- **Brief**:
All of the data below should be written out exactly.
========
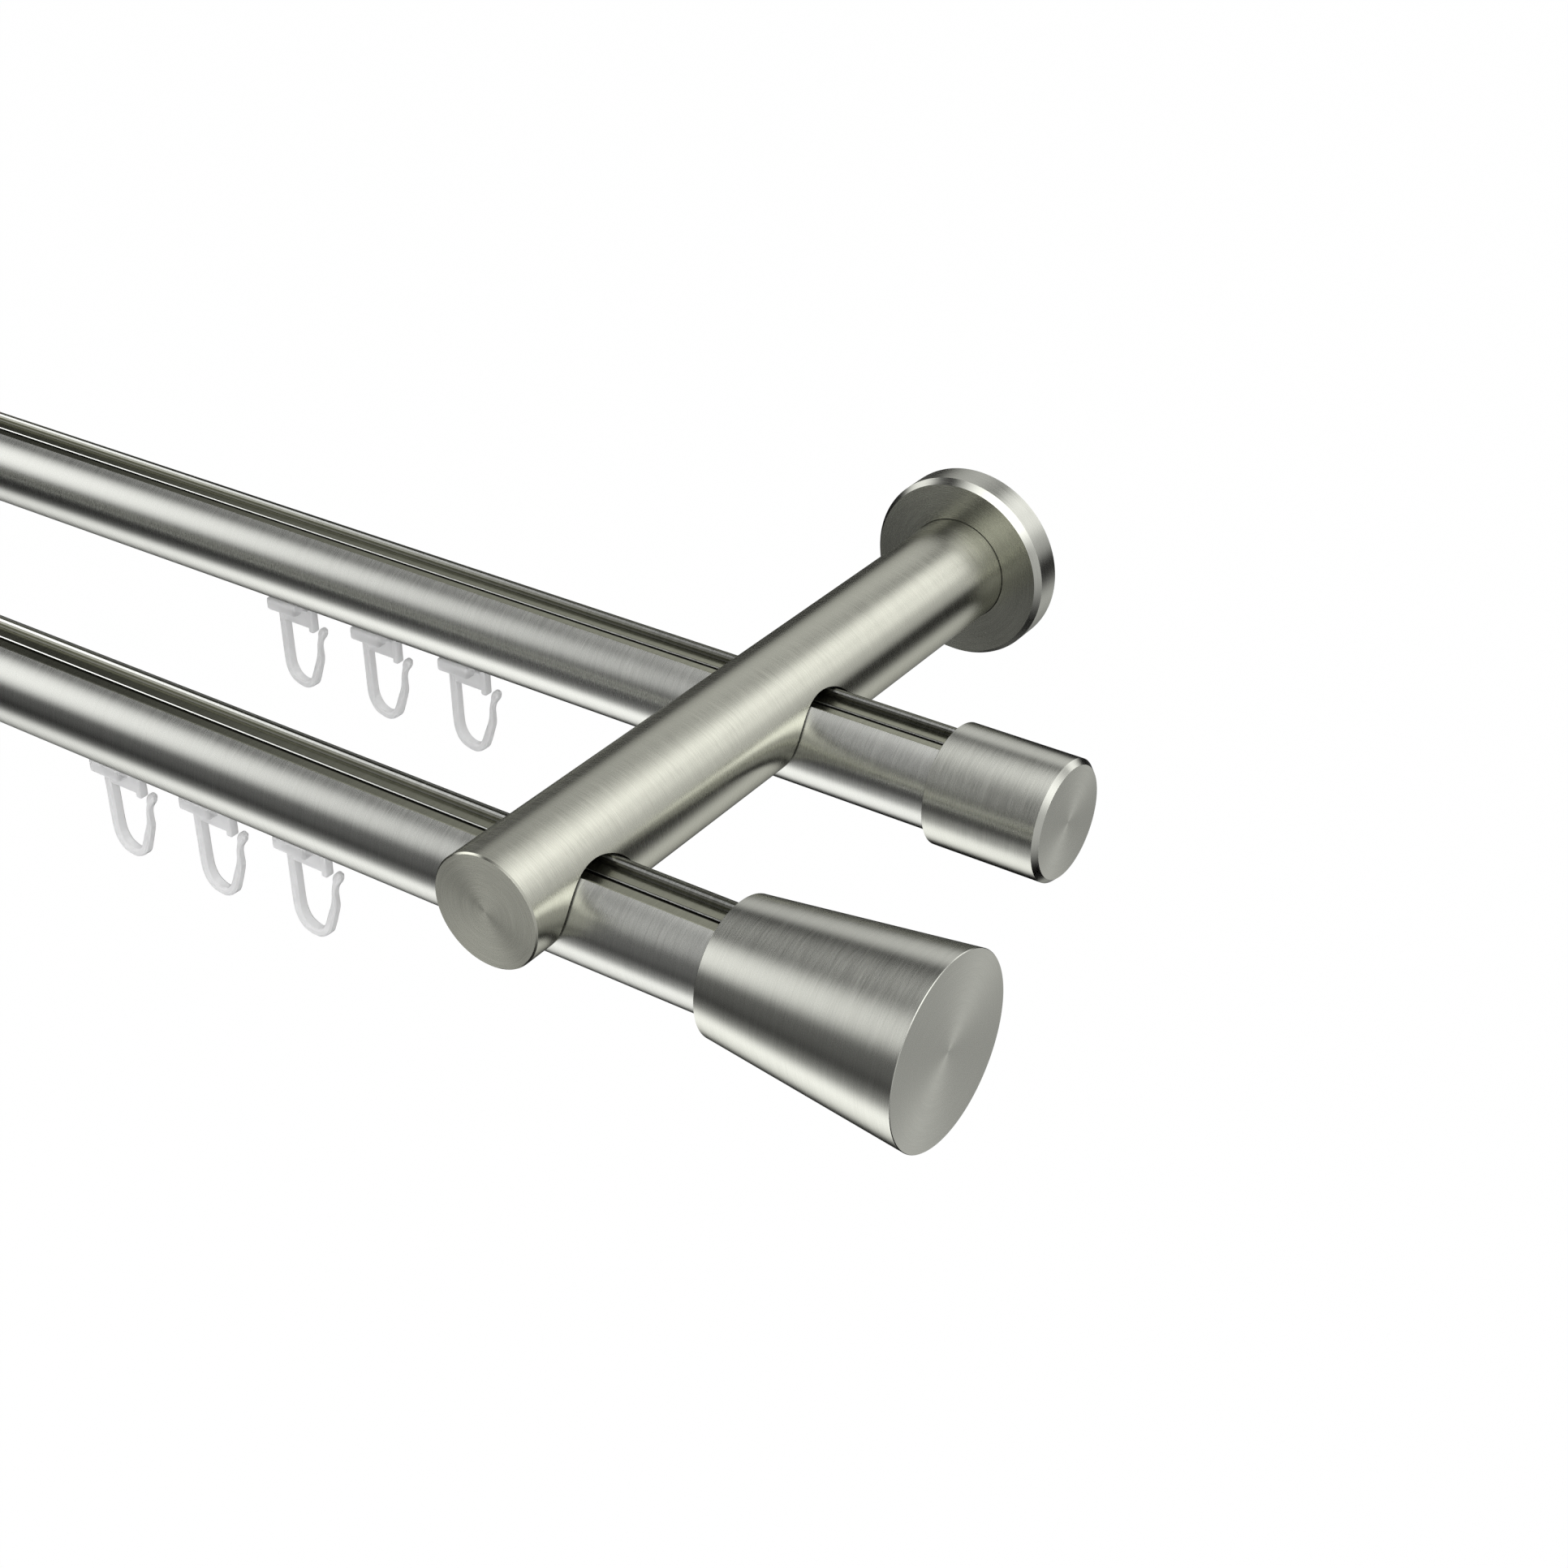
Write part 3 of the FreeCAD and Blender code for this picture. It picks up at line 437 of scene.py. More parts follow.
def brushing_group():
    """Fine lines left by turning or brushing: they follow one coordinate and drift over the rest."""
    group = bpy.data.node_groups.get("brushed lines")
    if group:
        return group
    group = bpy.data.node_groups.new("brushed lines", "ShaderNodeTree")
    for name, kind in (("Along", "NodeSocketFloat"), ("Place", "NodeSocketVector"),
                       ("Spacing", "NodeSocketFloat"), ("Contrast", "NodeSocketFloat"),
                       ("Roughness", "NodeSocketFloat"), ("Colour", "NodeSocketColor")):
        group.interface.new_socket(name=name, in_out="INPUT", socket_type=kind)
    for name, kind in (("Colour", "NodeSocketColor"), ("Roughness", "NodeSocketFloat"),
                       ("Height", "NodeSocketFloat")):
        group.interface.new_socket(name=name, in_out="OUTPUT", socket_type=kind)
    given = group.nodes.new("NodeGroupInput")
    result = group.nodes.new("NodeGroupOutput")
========
- **Written reply**:
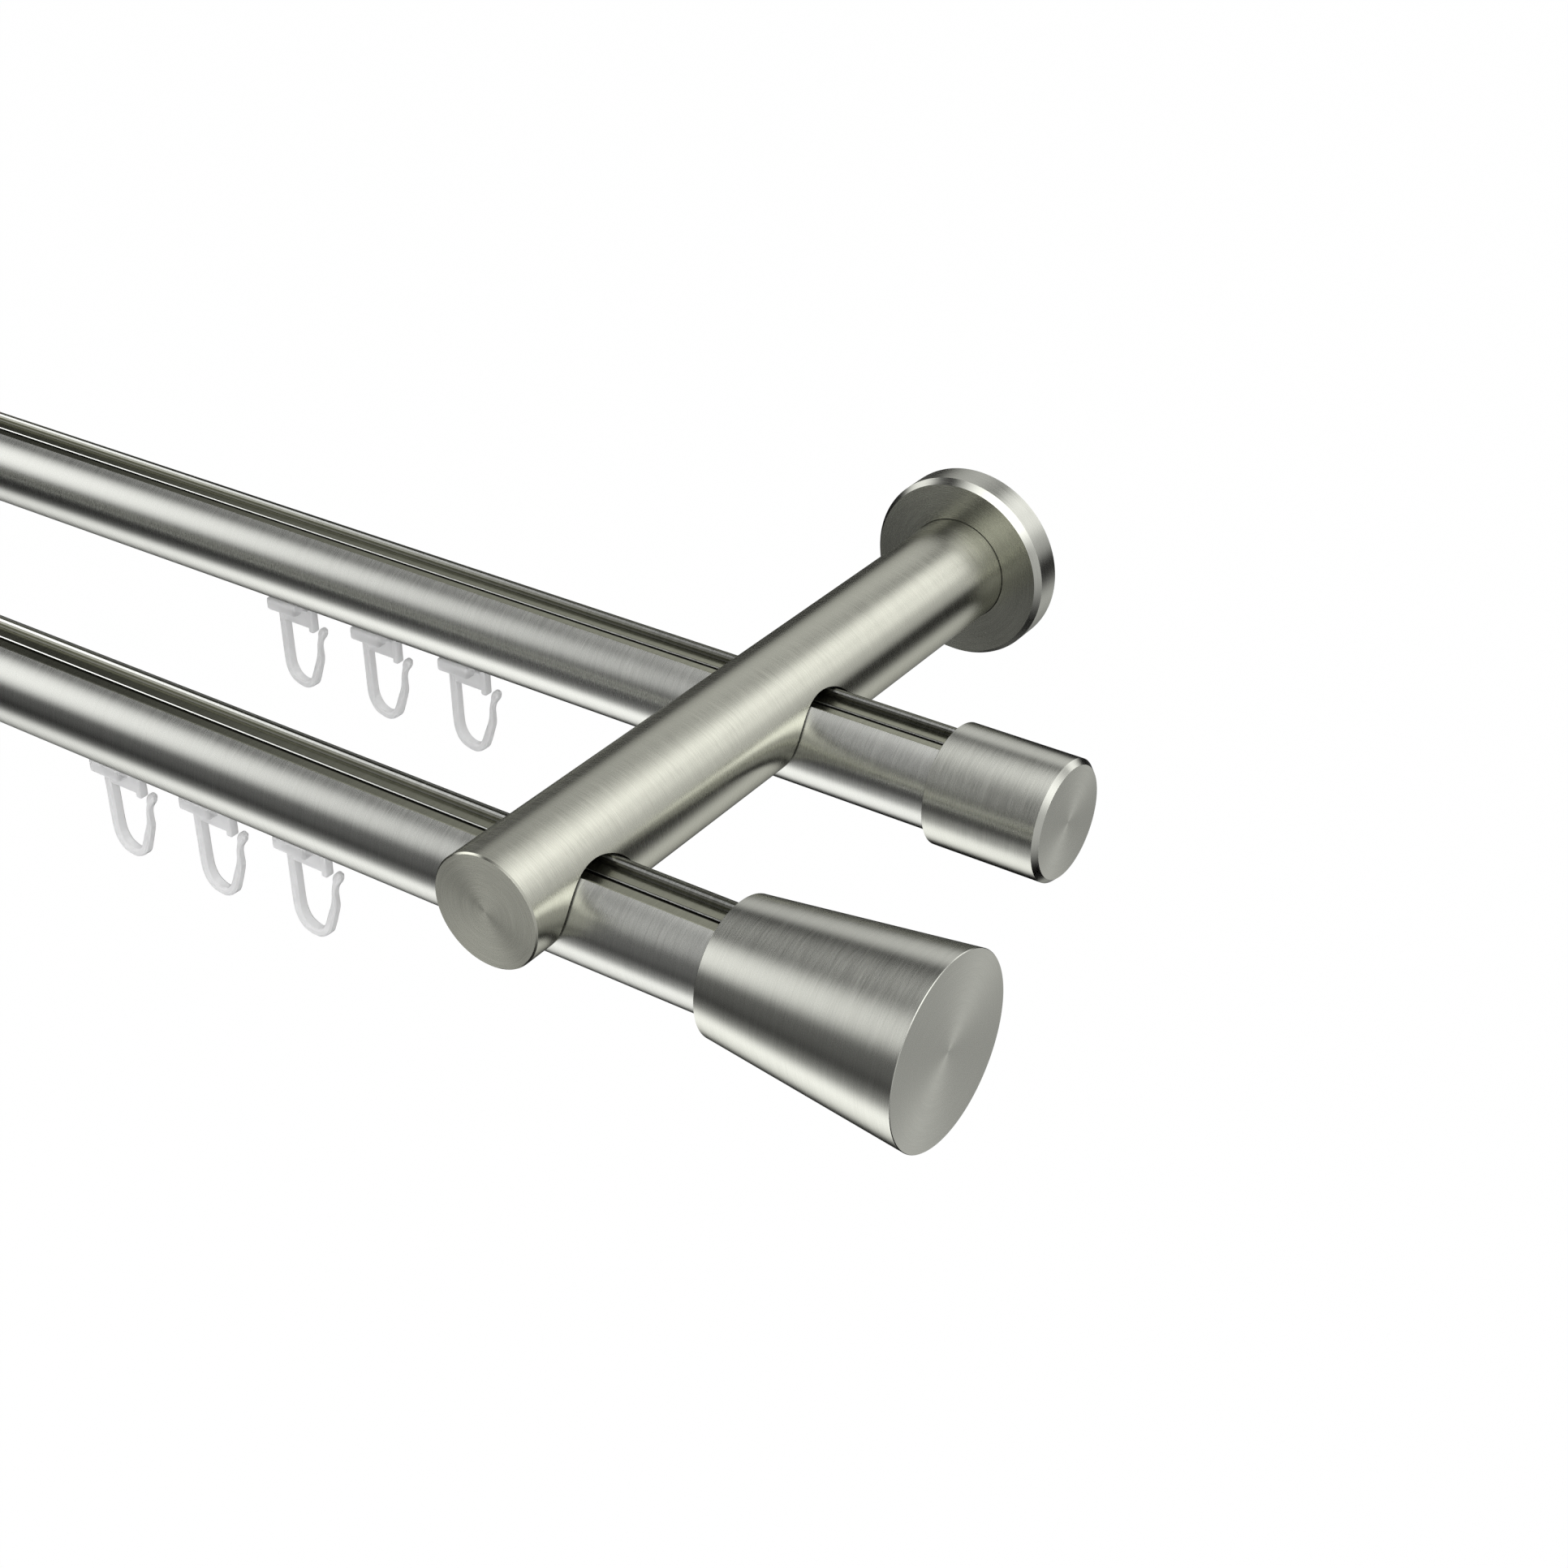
Write part 3 of the FreeCAD and Blender code for this picture. It picks up at line 437 of scene.py. More parts follow.
def brushing_group():
    """Fine lines left by turning or brushing: they follow one coordinate and drift over the rest."""
    group = bpy.data.node_groups.get("brushed lines")
    if group:
        return group
    group = bpy.data.node_groups.new("brushed lines", "ShaderNodeTree")
    for name, kind in (("Along", "NodeSocketFloat"), ("Place", "NodeSocketVector"),
                       ("Spacing", "NodeSocketFloat"), ("Contrast", "NodeSocketFloat"),
                       ("Roughness", "NodeSocketFloat"), ("Colour", "NodeSocketColor")):
        group.interface.new_socket(name=name, in_out="INPUT", socket_type=kind)
    for name, kind in (("Colour", "NodeSocketColor"), ("Roughness", "NodeSocketFloat"),
                       ("Height", "NodeSocketFloat")):
        group.interface.new_socket(name=name, in_out="OUTPUT", socket_type=kind)
    given = group.nodes.new("NodeGroupInput")
    result = group.nodes.new("NodeGroupOutput")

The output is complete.